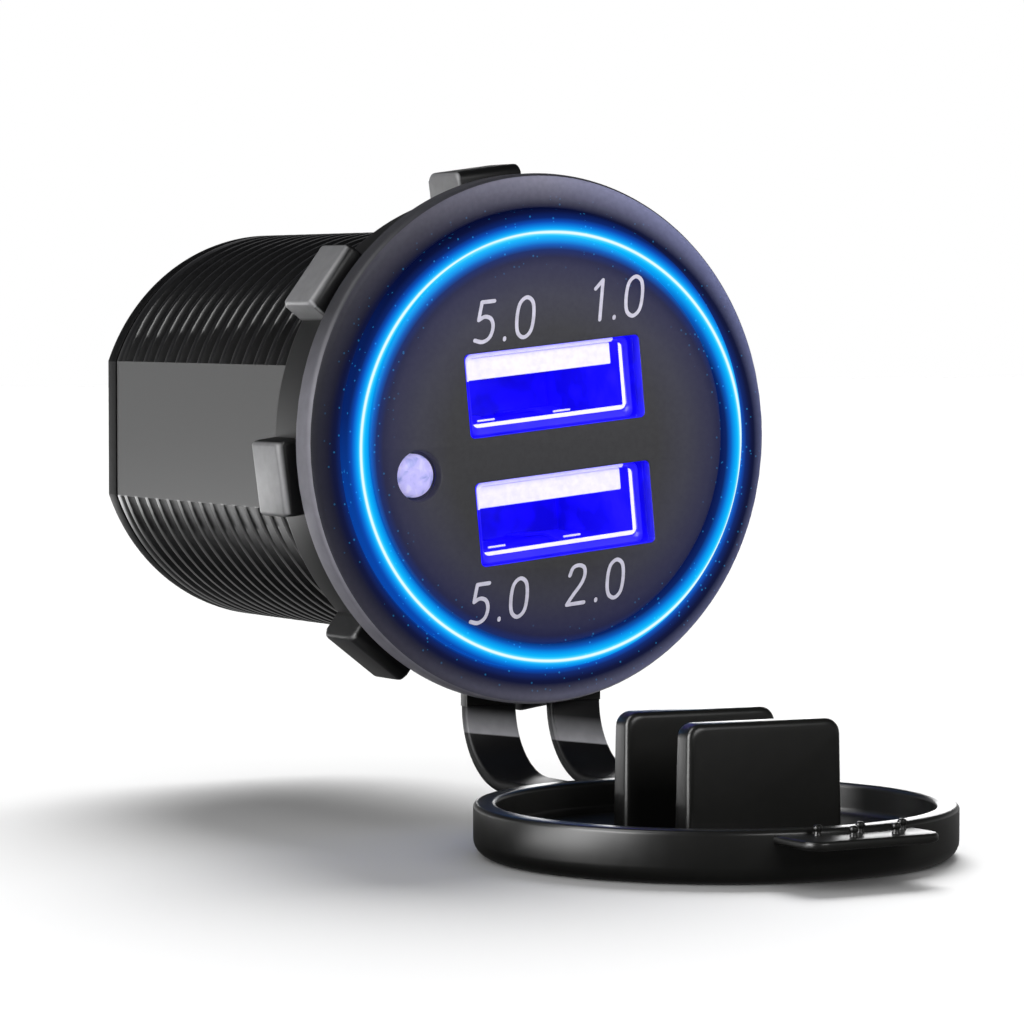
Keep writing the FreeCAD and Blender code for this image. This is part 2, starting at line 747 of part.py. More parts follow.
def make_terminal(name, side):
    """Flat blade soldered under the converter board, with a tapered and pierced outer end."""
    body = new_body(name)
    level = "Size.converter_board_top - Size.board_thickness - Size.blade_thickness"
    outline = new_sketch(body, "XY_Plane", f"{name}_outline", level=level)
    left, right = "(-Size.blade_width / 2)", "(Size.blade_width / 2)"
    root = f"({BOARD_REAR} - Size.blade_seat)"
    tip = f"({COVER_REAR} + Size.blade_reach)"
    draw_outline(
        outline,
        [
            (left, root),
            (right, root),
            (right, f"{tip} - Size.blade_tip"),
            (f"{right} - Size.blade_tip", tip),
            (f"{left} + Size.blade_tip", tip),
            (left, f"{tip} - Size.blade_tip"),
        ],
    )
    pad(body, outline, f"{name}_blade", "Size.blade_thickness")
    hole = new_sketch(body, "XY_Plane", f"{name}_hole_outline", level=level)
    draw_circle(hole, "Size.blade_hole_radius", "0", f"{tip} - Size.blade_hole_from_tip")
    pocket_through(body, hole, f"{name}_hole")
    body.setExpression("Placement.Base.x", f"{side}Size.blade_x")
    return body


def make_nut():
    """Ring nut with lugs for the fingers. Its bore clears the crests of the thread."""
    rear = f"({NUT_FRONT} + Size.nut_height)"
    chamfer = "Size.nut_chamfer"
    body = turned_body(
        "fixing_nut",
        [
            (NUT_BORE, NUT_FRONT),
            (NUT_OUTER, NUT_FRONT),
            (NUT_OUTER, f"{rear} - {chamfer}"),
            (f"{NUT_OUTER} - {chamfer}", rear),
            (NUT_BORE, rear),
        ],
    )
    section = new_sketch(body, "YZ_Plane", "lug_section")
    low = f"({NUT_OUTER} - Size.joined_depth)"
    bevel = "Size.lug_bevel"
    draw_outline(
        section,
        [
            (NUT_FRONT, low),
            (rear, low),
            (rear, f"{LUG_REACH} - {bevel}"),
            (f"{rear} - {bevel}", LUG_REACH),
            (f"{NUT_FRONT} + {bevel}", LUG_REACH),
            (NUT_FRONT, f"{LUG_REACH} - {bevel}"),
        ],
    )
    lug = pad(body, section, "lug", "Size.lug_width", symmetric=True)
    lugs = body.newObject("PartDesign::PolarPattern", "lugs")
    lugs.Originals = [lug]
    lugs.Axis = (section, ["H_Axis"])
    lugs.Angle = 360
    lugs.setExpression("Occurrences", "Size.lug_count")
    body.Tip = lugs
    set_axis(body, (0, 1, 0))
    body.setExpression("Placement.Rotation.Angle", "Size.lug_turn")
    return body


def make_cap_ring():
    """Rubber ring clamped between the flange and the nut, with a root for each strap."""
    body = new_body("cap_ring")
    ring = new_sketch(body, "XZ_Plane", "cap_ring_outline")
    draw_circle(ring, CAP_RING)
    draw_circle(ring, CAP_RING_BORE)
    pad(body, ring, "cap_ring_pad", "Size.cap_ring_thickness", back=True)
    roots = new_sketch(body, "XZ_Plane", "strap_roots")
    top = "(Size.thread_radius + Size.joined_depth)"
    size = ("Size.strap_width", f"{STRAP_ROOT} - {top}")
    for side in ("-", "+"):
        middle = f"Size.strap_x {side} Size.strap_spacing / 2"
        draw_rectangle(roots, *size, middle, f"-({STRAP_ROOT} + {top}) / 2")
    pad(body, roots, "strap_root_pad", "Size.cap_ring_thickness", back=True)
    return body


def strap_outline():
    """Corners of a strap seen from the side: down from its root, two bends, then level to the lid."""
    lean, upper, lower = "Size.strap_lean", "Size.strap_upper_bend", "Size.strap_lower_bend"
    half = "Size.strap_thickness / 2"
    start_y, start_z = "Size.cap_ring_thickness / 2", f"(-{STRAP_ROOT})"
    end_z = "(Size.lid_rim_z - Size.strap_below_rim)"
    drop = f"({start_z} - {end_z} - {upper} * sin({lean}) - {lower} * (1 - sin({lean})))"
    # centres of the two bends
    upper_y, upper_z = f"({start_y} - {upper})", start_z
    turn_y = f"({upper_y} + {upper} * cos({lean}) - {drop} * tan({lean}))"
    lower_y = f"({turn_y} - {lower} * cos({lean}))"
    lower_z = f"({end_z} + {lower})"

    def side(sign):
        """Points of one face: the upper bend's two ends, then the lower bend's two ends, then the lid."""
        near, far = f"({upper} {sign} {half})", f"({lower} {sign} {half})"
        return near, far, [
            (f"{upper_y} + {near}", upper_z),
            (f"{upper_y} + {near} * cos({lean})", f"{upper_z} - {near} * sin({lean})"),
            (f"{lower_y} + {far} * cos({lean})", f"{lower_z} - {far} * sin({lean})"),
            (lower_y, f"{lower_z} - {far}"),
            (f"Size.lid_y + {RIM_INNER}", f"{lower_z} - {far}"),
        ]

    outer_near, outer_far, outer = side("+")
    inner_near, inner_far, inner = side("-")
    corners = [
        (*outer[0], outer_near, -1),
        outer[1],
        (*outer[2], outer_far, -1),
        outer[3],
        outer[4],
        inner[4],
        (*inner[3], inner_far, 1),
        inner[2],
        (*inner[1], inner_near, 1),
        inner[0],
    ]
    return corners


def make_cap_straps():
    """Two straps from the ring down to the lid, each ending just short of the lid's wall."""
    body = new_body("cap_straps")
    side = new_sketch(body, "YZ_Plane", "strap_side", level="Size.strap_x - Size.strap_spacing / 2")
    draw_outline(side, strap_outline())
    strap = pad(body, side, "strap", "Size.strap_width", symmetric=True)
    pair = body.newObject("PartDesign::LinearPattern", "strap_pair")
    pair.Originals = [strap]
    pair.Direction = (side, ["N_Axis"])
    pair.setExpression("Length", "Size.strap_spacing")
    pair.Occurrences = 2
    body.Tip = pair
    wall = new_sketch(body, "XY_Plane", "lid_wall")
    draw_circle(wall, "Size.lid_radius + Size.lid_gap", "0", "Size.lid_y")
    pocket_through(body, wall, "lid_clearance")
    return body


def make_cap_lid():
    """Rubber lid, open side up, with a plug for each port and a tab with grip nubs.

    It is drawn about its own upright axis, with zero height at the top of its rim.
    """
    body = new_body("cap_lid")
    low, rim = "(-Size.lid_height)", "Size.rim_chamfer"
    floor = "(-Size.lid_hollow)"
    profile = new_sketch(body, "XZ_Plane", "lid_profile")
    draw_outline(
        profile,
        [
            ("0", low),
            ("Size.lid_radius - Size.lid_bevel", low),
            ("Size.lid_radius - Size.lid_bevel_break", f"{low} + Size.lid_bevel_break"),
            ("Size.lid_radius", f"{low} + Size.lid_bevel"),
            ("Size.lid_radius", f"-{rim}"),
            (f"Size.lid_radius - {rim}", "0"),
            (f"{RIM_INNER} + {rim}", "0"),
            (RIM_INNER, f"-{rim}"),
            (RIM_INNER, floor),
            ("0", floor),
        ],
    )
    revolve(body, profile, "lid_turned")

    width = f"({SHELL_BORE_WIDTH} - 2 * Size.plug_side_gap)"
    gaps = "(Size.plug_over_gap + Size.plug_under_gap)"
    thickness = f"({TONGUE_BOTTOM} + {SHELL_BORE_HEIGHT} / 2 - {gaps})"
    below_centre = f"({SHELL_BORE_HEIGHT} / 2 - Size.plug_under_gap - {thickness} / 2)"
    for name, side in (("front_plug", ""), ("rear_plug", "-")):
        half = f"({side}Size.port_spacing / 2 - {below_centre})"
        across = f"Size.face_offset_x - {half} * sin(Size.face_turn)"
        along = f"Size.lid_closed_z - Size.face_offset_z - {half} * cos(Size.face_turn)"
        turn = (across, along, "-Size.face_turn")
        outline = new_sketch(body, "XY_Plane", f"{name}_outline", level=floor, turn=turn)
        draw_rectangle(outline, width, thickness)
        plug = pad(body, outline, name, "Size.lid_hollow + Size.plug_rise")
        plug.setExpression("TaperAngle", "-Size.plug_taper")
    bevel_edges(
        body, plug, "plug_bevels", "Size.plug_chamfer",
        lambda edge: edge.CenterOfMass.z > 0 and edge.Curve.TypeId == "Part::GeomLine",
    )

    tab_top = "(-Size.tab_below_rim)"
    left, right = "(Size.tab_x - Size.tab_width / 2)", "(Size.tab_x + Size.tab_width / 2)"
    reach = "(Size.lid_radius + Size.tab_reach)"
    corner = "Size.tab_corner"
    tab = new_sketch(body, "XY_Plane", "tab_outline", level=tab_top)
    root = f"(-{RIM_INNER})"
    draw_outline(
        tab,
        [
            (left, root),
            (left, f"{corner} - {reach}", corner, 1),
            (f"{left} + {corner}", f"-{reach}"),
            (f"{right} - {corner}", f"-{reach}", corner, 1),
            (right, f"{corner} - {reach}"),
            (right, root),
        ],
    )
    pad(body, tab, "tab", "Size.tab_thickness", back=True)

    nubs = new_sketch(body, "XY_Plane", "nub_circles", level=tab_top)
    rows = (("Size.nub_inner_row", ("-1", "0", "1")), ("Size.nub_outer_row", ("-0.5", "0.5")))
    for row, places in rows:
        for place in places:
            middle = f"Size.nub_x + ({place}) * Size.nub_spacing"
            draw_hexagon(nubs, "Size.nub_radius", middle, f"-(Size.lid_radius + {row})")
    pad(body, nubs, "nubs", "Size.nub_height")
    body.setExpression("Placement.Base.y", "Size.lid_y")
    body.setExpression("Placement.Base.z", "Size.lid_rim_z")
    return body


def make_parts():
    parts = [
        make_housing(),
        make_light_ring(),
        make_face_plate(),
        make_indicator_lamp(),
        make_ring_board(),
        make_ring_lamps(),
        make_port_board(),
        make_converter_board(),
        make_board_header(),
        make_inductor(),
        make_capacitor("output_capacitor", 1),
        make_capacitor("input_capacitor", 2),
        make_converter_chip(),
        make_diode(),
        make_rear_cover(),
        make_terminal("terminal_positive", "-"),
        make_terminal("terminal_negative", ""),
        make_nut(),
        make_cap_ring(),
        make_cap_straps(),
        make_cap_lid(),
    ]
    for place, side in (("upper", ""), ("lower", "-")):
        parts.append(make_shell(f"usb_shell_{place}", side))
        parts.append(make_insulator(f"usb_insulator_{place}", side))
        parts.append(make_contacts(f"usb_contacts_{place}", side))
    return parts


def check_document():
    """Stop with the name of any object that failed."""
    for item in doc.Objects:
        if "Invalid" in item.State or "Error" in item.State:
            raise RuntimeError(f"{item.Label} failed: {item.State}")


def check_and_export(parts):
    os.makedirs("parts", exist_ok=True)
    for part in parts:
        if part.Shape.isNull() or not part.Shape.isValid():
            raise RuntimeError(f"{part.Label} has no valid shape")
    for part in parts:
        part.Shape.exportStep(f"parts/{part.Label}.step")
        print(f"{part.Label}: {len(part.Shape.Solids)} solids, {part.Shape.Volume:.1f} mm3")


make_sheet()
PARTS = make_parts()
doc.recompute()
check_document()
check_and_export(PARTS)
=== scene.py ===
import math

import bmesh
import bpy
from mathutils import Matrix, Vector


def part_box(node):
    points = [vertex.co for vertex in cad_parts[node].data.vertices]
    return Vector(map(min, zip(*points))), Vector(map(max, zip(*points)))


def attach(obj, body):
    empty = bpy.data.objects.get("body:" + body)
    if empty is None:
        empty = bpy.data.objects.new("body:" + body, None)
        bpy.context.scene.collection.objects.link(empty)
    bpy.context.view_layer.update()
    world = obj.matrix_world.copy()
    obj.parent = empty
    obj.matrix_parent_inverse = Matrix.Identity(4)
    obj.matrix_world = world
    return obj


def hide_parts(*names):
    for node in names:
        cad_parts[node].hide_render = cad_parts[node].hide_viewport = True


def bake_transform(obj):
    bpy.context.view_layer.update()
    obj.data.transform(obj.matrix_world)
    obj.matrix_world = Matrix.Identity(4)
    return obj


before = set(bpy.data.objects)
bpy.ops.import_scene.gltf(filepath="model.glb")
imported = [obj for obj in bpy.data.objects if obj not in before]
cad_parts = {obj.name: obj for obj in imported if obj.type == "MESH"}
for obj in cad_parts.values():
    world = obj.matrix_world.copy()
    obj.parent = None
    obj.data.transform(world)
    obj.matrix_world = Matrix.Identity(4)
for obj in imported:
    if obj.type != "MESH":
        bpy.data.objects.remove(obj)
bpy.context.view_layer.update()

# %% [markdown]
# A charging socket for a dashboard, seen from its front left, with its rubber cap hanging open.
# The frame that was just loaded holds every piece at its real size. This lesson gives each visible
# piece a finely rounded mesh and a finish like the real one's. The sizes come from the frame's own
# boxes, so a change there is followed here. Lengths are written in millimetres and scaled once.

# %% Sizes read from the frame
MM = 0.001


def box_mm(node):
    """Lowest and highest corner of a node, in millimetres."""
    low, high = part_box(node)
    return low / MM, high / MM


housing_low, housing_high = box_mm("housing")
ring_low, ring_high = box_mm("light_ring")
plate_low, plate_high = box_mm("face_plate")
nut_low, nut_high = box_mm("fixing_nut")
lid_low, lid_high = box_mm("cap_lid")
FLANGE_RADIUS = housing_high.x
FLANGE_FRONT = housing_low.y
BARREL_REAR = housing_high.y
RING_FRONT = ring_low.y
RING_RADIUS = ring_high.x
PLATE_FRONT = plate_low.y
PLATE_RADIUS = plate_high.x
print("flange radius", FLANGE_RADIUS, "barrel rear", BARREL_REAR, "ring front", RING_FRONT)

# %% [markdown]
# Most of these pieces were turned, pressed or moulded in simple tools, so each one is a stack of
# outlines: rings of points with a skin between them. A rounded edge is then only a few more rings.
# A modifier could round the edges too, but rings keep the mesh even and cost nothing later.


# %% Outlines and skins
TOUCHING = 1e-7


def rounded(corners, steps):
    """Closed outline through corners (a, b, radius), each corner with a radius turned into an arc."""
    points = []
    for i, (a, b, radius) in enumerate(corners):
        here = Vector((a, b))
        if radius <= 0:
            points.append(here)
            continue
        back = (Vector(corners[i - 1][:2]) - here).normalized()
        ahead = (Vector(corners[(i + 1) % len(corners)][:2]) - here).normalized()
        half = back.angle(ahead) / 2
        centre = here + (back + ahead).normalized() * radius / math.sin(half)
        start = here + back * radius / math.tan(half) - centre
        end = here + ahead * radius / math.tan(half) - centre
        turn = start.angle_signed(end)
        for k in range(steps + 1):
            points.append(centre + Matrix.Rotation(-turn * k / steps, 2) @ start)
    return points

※

◆ **Required work**: Begin at the line that has "for node in"; stop after the line that has "return low / MM, high / MM". Copy every line in that span exactly.

◆ **Final answer**:
    for node in names:
        cad_parts[node].hide_render = cad_parts[node].hide_viewport = True


def bake_transform(obj):
    bpy.context.view_layer.update()
    obj.data.transform(obj.matrix_world)
    obj.matrix_world = Matrix.Identity(4)
    return obj


before = set(bpy.data.objects)
bpy.ops.import_scene.gltf(filepath="model.glb")
imported = [obj for obj in bpy.data.objects if obj not in before]
cad_parts = {obj.name: obj for obj in imported if obj.type == "MESH"}
for obj in cad_parts.values():
    world = obj.matrix_world.copy()
    obj.parent = None
    obj.data.transform(world)
    obj.matrix_world = Matrix.Identity(4)
for obj in imported:
    if obj.type != "MESH":
        bpy.data.objects.remove(obj)
bpy.context.view_layer.update()

# %% [markdown]
# A charging socket for a dashboard, seen from its front left, with its rubber cap hanging open.
# The frame that was just loaded holds every piece at its real size. This lesson gives each visible
# piece a finely rounded mesh and a finish like the real one's. The sizes come from the frame's own
# boxes, so a change there is followed here. Lengths are written in millimetres and scaled once.

# %% Sizes read from the frame
MM = 0.001


def box_mm(node):
    """Lowest and highest corner of a node, in millimetres."""
    low, high = part_box(node)
    return low / MM, high / MM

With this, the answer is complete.